Case ID: ny-2d_66/html/0674-01.html
Source: Caselaw Access Project
Author: {"author": "", "license": "Public Domain", "url": "https://static.case.law/"}
Date Created: 2024-08-24T03:29:51.129683

Edward Austro et al., Plaintiffs, v Niagara Mohawk Power Corporation, Defendant and Third-Party Plaintiff-Appellant. Weber Construction Company, Inc., et al., ThirdParty Defendants-Respondents, et al., Third-Party Defendants. (And a Fourth-Party Action.)
    Argued September 10, 1985;
    decided October 10, 1985
    
      APPEARANCES OF COUNSEL
    
      Howard S. Rosenhoch and Lawrence H Wagner for appellant.
    
      Edward F. Layden for respondents.
   OPINION OF THE COURT

Memorandum.

The order of the Appellate Division, insofar as appealed from, should be reversed, with costs, and judgment granted to Niagara Mohawk Power Co. (NiMo) on its third-party complaint against third-party defendants Weber Construction Co., Inc., and Kenneth Begin.

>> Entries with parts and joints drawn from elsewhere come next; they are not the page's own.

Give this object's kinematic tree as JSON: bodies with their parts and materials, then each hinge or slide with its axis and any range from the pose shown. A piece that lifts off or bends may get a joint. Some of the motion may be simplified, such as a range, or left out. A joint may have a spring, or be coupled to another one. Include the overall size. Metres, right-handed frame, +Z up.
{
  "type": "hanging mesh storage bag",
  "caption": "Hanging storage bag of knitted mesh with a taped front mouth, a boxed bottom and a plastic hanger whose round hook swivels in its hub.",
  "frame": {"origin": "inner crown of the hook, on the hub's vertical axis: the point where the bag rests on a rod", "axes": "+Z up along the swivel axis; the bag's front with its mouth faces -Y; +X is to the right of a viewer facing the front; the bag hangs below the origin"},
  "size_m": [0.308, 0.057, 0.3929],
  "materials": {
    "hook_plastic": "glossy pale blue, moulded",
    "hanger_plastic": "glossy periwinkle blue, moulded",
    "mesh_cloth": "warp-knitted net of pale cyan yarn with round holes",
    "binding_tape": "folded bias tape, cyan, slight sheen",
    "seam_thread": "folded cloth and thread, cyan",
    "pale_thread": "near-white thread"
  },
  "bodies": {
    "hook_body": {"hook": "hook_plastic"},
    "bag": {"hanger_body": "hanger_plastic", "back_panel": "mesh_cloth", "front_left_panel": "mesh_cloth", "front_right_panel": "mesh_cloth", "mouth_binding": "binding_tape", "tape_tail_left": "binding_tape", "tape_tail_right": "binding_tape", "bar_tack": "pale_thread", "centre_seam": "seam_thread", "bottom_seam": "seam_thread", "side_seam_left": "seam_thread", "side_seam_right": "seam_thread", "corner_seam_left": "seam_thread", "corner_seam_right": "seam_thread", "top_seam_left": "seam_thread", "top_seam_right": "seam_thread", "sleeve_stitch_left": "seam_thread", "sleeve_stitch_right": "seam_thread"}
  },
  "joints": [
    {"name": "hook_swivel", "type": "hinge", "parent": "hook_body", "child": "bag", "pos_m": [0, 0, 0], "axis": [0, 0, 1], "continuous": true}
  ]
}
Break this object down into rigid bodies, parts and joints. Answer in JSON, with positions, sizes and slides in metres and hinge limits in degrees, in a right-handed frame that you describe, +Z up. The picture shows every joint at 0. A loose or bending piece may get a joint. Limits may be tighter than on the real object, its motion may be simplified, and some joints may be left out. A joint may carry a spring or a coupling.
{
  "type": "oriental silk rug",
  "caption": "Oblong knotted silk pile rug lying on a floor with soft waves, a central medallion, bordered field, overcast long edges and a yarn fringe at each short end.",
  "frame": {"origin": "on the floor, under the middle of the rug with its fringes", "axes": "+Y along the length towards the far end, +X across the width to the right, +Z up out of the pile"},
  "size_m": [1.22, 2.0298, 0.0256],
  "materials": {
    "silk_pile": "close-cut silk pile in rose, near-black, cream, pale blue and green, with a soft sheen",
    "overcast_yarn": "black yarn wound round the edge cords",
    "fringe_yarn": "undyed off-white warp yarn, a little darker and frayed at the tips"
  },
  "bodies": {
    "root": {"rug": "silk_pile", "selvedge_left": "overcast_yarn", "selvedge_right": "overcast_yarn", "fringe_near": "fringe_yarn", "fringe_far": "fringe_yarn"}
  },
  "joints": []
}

The Appellate Division affirmed the dismissal, following trial, of NiMo’s third-party complaint insofar as it demanded indemnification from Weber for liability arising out of NiMo’s gross negligence. The demand was based on an agreement by Weber to indemnify NiMo for any liability caused by the latter’s negligence resulting, in whole or in part, in bodily injury arising out of work performed by Weber under a construction contract. The Appellate Division relied on this court’s pronouncements, in Gross v Sweet (49 NY2d 102) and Kalisch-Jarcho, Inc. v City of New York (58 NY2d 377), that exculpatory agreements will not be read to exempt a willful or grossly negligent party from liability to an injured person. The Appellate Division, however, failed to distinguish between the exculpatory clauses involved in those cases, which typically deprive a contracting party of the right to recover for damages suffered as the result of the exonerated party’s tortious act, and indemnity contracts that simply shift the source of compensation without restricting the injured party’s ability to recover. Indemnification agreements are unenforceable as violative of public policy only to the extent that they purport to indemnify a party for damages flowing from the intentional causation of injury (Public Serv. Mut. Ins. Co. v Goldfarb, 53 NY2d 392, 400). Because there is no allegation of intentional harm in this case, NiMo should have been granted judgment against Weber and Begin for the full amount of its liability to plaintiff Austro. In view of our holding, we need not decide whether the evidence was legally sufficient to support the jury’s finding of gross negligence against NiMo.

Chief Judge Wachtler and Judges Meyer, Simons, Kaye, Alexander and Titone concur; Judge Jasen taking no part.

Order reversed, with costs, and judgment granted to Niagara Mohawk Power Corporation in accordance with the memorandum herein.